> [REQUIRED TASK]:
Copy out exactly the lines from the start of the data to the line containing "collar_slope_h = 43.0". Include both.

> [RECORDED INFORMATION]:
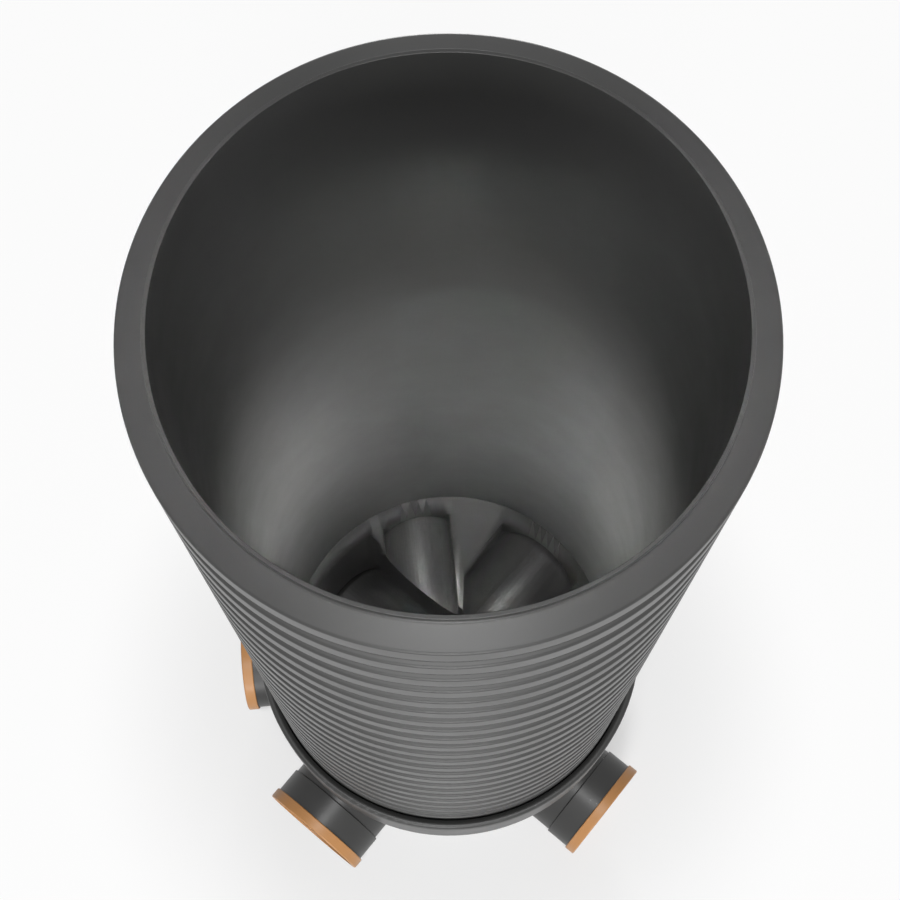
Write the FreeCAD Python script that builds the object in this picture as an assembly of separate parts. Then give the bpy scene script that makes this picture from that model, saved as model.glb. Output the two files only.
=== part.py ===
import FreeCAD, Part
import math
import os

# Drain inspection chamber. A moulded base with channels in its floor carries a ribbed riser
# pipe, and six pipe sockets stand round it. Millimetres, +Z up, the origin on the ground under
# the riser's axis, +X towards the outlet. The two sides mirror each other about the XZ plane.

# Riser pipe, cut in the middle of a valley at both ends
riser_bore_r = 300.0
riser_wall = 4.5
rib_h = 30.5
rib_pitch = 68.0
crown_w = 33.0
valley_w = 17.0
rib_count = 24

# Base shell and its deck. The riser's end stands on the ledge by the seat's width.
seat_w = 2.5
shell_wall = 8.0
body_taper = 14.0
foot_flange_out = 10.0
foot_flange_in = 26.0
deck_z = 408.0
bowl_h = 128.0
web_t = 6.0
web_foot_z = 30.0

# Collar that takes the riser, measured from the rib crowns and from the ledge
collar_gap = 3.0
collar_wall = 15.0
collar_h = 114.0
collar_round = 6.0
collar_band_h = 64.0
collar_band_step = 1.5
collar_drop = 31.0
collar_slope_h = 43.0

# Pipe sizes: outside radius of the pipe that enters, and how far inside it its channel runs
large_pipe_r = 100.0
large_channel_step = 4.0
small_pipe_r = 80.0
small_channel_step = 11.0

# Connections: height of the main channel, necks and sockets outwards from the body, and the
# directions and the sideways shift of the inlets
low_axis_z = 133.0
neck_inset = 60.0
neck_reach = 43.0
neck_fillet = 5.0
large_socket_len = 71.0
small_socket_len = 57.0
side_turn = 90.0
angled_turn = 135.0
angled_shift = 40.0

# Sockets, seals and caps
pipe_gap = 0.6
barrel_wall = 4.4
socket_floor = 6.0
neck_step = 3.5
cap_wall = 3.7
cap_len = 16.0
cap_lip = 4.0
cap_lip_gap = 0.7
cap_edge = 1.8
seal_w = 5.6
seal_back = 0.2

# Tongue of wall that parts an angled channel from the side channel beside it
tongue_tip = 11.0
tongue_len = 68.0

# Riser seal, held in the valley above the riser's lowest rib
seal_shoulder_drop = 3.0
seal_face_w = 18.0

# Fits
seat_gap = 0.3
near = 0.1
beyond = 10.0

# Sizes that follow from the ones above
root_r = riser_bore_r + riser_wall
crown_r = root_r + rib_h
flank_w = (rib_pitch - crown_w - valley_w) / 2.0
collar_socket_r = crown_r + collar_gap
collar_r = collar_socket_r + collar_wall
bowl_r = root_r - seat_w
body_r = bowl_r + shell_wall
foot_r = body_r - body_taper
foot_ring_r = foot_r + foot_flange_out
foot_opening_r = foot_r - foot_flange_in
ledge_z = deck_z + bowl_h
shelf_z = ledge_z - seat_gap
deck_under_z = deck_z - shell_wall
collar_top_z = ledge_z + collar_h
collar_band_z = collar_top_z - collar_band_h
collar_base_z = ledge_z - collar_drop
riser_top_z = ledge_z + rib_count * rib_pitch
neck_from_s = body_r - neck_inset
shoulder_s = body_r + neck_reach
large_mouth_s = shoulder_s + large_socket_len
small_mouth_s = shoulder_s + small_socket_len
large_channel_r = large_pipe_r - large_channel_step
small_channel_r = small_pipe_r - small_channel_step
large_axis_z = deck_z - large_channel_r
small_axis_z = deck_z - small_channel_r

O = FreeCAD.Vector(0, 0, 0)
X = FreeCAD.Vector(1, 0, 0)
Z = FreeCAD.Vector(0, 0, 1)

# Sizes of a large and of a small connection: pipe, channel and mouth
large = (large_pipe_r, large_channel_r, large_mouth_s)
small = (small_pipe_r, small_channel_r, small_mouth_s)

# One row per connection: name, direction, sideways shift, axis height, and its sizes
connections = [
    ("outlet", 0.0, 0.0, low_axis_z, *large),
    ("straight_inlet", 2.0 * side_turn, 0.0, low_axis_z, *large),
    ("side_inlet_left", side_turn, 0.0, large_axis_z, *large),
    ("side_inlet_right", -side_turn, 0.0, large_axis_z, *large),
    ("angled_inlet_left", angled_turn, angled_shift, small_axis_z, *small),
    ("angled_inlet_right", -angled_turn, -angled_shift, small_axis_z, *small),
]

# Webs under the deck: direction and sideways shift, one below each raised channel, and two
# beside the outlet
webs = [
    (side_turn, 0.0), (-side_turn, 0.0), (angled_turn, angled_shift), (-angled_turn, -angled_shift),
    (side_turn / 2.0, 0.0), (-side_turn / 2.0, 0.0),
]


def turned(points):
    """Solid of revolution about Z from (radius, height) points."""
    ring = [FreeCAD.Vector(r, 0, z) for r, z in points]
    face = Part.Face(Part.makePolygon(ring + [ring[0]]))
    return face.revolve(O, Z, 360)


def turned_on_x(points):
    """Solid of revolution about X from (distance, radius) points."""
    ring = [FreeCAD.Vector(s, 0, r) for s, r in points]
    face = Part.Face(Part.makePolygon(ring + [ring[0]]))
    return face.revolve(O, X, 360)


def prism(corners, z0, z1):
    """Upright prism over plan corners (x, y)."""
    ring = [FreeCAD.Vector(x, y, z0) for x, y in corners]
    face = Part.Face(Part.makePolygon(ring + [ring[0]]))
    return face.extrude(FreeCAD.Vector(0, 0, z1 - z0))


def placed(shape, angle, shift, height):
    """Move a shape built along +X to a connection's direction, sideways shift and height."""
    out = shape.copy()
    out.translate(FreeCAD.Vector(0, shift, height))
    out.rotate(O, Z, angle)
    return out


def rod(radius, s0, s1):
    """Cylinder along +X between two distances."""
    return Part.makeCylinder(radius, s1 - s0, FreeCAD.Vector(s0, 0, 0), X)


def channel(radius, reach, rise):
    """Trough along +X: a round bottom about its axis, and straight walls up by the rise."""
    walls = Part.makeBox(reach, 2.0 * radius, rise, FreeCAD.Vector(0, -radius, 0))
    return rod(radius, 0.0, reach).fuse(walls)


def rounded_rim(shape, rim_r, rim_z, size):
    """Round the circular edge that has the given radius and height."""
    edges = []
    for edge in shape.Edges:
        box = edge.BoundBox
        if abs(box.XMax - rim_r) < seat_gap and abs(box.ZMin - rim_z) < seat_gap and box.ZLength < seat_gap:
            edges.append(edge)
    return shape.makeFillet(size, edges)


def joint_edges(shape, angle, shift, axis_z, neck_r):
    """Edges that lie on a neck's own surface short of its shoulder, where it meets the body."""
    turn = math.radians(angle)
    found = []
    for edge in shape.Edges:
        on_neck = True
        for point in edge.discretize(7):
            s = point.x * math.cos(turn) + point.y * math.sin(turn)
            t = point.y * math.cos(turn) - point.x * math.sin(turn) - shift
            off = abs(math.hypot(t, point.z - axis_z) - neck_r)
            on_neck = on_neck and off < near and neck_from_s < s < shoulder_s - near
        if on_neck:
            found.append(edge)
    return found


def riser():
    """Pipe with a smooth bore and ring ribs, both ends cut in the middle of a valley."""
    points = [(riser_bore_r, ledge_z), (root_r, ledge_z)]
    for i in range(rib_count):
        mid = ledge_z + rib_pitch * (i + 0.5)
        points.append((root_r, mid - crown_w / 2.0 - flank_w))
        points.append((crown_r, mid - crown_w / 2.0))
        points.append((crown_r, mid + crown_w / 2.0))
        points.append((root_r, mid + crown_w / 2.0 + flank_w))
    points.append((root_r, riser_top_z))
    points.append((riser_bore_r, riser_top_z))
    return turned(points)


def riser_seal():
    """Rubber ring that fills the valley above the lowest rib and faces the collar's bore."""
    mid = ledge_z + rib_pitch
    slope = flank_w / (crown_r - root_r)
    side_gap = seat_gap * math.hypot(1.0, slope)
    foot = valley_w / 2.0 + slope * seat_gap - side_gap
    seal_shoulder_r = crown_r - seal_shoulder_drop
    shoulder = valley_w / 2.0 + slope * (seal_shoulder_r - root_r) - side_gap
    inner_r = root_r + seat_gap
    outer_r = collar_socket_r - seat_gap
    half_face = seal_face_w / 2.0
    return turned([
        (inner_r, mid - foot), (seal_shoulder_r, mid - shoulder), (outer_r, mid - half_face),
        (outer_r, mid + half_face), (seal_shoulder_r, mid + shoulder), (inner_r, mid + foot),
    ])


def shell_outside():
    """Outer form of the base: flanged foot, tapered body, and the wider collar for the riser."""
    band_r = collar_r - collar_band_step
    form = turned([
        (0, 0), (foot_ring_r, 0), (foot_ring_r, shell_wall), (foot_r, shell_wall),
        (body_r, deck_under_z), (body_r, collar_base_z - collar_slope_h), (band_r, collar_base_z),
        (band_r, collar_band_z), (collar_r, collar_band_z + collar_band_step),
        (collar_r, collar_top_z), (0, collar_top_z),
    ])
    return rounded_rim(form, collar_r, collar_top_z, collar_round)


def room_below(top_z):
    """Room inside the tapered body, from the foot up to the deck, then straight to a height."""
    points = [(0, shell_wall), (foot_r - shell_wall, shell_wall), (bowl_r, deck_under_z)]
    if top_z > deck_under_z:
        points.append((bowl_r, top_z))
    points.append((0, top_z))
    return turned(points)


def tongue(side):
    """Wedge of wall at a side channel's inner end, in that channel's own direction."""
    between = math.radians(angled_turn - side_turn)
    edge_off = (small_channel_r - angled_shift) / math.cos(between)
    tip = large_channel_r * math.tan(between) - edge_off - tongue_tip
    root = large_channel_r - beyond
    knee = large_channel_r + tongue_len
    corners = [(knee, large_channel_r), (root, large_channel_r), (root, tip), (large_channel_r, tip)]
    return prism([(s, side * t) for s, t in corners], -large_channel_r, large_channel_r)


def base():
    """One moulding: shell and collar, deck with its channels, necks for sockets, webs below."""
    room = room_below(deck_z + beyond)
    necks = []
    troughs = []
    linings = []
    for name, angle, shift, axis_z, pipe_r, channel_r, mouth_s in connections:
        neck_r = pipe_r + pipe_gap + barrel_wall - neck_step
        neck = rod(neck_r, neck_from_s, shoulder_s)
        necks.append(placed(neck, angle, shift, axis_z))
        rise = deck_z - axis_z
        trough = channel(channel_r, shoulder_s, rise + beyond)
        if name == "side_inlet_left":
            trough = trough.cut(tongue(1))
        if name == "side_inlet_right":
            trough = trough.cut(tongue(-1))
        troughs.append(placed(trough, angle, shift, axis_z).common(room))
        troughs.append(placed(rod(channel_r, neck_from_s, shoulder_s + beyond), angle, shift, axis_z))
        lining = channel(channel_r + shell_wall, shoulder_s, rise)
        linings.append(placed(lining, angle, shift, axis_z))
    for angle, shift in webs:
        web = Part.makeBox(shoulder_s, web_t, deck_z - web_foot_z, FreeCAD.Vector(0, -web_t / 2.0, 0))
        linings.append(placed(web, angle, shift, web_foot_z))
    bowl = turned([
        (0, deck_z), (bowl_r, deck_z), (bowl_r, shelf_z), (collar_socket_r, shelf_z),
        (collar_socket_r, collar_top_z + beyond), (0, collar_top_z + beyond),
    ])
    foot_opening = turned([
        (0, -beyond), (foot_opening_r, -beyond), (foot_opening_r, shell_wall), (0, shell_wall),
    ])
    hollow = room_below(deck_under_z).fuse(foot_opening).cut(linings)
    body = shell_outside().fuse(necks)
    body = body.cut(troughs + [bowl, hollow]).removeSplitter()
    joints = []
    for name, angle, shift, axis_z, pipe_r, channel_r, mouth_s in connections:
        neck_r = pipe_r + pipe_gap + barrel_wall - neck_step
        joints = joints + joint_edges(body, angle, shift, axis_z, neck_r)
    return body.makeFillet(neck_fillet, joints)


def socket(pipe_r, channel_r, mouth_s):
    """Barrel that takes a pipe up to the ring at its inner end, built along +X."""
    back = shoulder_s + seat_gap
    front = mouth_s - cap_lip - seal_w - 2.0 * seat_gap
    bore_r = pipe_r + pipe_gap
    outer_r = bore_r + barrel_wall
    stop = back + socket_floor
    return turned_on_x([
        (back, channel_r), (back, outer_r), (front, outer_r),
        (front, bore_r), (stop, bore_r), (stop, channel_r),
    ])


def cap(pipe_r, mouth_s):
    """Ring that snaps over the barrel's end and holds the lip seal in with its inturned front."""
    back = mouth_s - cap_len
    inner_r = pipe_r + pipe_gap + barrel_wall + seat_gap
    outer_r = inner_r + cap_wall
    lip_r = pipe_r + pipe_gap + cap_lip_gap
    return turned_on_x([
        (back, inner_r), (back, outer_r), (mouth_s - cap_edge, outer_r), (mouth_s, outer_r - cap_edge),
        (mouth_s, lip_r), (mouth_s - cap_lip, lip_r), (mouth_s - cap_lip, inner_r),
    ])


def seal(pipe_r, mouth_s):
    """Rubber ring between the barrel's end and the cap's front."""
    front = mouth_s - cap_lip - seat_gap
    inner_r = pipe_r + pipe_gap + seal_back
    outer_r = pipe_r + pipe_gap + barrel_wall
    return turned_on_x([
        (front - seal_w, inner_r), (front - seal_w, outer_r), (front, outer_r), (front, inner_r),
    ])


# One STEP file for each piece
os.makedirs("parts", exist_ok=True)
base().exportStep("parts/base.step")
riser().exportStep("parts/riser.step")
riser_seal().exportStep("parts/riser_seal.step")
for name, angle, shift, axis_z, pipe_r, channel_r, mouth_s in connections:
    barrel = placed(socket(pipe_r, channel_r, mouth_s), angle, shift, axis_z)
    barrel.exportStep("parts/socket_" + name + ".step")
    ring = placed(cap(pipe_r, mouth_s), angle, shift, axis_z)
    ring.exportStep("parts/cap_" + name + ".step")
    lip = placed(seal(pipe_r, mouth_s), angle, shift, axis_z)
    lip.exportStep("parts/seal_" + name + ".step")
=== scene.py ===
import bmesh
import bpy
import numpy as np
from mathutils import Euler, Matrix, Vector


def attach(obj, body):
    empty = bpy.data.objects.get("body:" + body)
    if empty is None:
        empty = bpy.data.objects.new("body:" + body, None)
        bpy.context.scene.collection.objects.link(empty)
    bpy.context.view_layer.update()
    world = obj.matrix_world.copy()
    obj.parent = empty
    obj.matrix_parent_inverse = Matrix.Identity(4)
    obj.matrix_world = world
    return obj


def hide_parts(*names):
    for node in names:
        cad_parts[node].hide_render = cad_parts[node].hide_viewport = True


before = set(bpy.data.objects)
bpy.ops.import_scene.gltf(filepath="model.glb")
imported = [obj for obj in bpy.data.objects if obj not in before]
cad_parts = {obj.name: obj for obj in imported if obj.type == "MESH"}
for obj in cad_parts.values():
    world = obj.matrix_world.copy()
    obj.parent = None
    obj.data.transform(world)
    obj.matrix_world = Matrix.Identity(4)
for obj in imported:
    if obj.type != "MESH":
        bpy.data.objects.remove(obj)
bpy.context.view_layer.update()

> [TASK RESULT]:
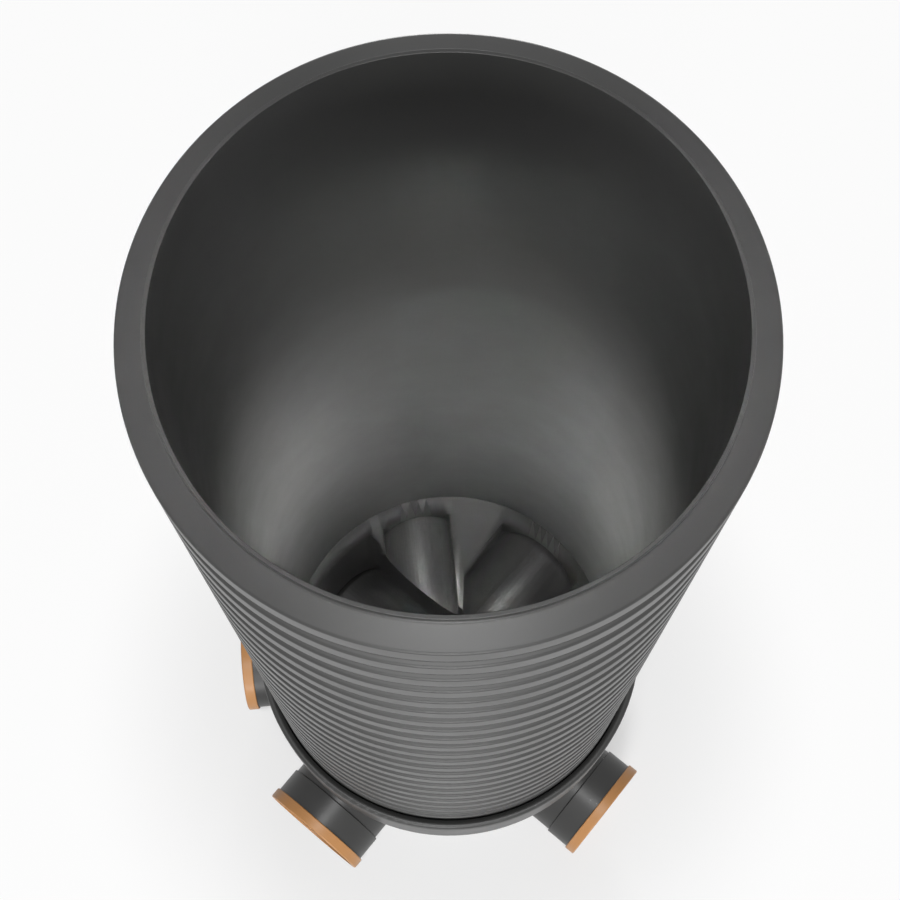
Write the FreeCAD Python script that builds the object in this picture as an assembly of separate parts. Then give the bpy scene script that makes this picture from that model, saved as model.glb. Output the two files only.
=== part.py ===
import FreeCAD, Part
import math
import os

# Drain inspection chamber. A moulded base with channels in its floor carries a ribbed riser
# pipe, and six pipe sockets stand round it. Millimetres, +Z up, the origin on the ground under
# the riser's axis, +X towards the outlet. The two sides mirror each other about the XZ plane.

# Riser pipe, cut in the middle of a valley at both ends
riser_bore_r = 300.0
riser_wall = 4.5
rib_h = 30.5
rib_pitch = 68.0
crown_w = 33.0
valley_w = 17.0
rib_count = 24

# Base shell and its deck. The riser's end stands on the ledge by the seat's width.
seat_w = 2.5
shell_wall = 8.0
body_taper = 14.0
foot_flange_out = 10.0
foot_flange_in = 26.0
deck_z = 408.0
bowl_h = 128.0
web_t = 6.0
web_foot_z = 30.0

# Collar that takes the riser, measured from the rib crowns and from the ledge
collar_gap = 3.0
collar_wall = 15.0
collar_h = 114.0
collar_round = 6.0
collar_band_h = 64.0
collar_band_step = 1.5
collar_drop = 31.0
collar_slope_h = 43.0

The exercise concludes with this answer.